De regering maakte onlangs bekend dat een groot aantal beroepen nu onder de ‘cuentapropista’ regels zullen vallen, of m.a.w. meer en meer mensen kunnen zich vestigen als zelfstandige. Dat is goed nieuws, maar als deze mensen geen produkten kunnen kopen die ze nodig hebben om hun beroep uit te oefenen, blijft het leven zeer moeilijk.
Leren van cultuur
Niets is zo nuttig om iets over het dagelijks leven in Cuba te leren als de romans van Leonardo Paduro. Hij legt precies uit wat voor vindingrijkheid er is bij de Cubanen, hoeveel er ‘gestolen’ en verhandeld wordt, hoe de ‘jeunesse dorée’ feest viert, hoe corruptie wordt bestraft, hoeveel solidariteit en vriendschap er leeft. In zijn laatste roman, ‘Como polvo en el viento’, gaat het zeer ontroerend over zij die vertrekken en zij die blijven, de hartverscheurende keuzes die mensen maken, in beide richtingen, de moeilijkheden én de luxe van leven in ballingschap en het psuedo-Cubaanse leven in Miami. Het boek biedt je een blik over hoe je ‘goed’ kan leven in Cuba en over hoe blijvend de letsels van het vertrek kunnen zijn.
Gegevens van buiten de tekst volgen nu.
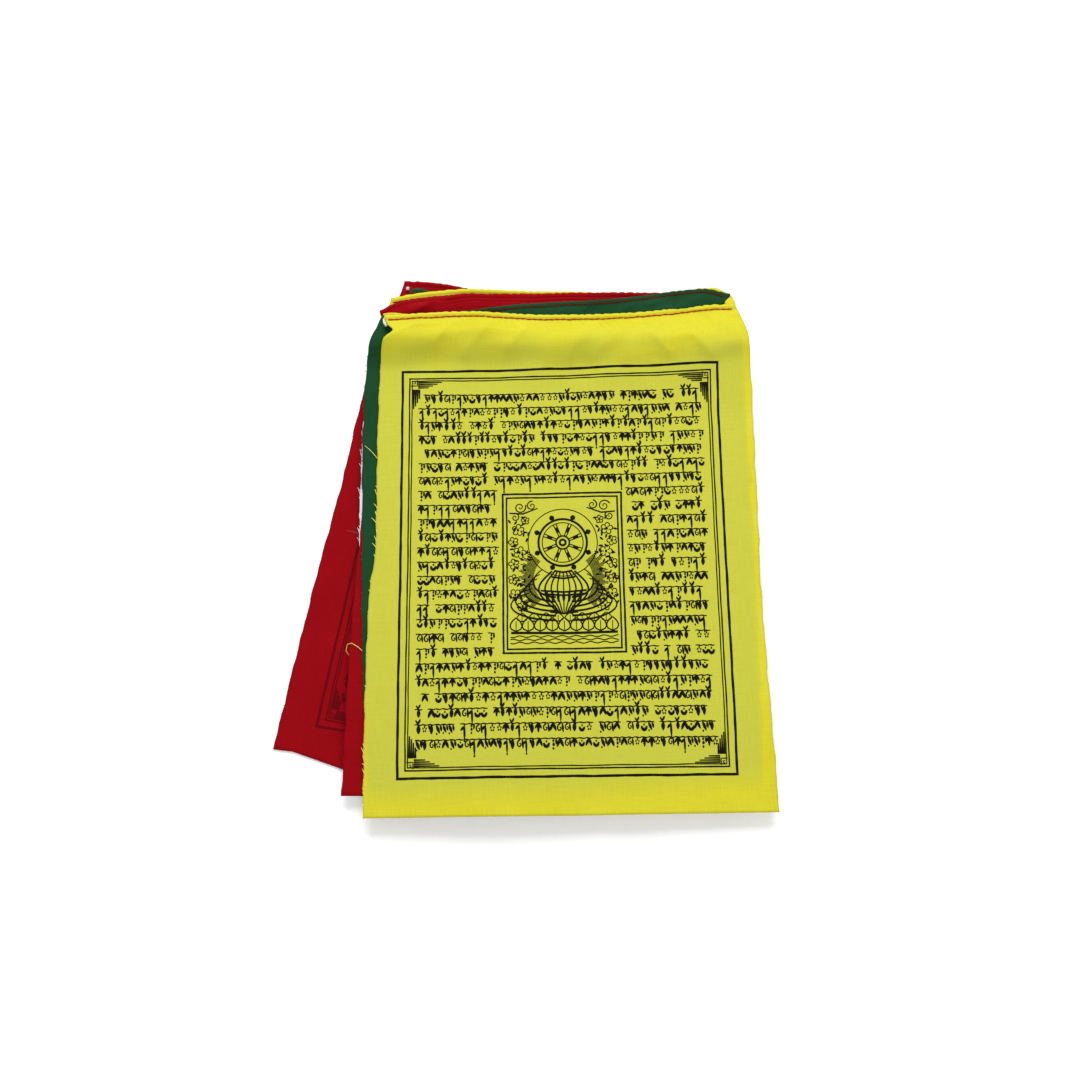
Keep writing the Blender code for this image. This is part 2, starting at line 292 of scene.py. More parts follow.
def packed_plan(name, share, down):
    """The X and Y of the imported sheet's corners, whose sides and foot are straight between their rows."""
    flag = FLAGS[name] | PACKED.get(name, {})
    rows = np.array(flag["sides"], float)
    left = np.interp(down, rows[:, 0], rows[:, 1])
    right = np.interp(down, rows[:, 0], rows[:, 2])
    head_x = rows[0, 1] + (rows[0, 2] - rows[0, 1]) * share
    around = head_x[..., None] + np.array((-9.0, -4.5, 0.0, 4.5, 9.0))
    line = flag["head"]
    slope_in = (line[1] - line[0]) / (STATIONS[1] - STATIONS[0])
    slope_out = (line[-1] - line[-2]) / (STATIONS[-1] - STATIONS[-2])
    ends = (np.clip(STATIONS[0] - around, 0, None) * -slope_in
            + np.clip(around - STATIONS[-1], 0, None) * slope_out)
    head = (np.interp(around, STATIONS, line) + ends).mean(axis=-1)
    foot_rows = np.array(flag["foot"], float)
    foot = np.interp(share, foot_rows[:, 0], foot_rows[:, 1])
    return left + (right - left) * share, head + (foot - head) * down / FLAG_DROP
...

Cultuur, tenslotte, zou ook het zwakke punt van de revolutie kunnen worden. Het protest van enkele honderden kunstenaars en intellectuelen afgelopen maand november is zonder meer het resultaat van de grotere vrijheid die met de sociale media werden geboden en het lijdt geen twijfel dat de V.S. hier gretig toe bijdroeg. Dat neemt niet weg dat jonge mensen inderdaad meer vrijheid willen, en dat het niet makkelijk zal zijn dit blijvend te beperken. Als rapper Maykel Osorbo over ‘Patria y Vida’ zingt – in plaats van Patria o Muerte – moet de regering goed luisteren, anders komen er, op termijn, grote problemen.
Respect
De 300 delegees op het partijcongres zullen alvast overtuigd zijn van de degelijkheid van de gemaakte keuzes. De buitenlandse pers was helaas niet uitgenodigd.
In zijn afscheidsspeech pleitte Raúl Castro voor een ‘respectvolle dialoog’ met de Verenigde Staten, een zeer terechte vraag naar een ander soort relatie met het land. Vanuit Washington kwam enkel het antwoord dat Cuba vooralsnog niet op de buitenlandse agenda staat. Dat is zeer erg jammer.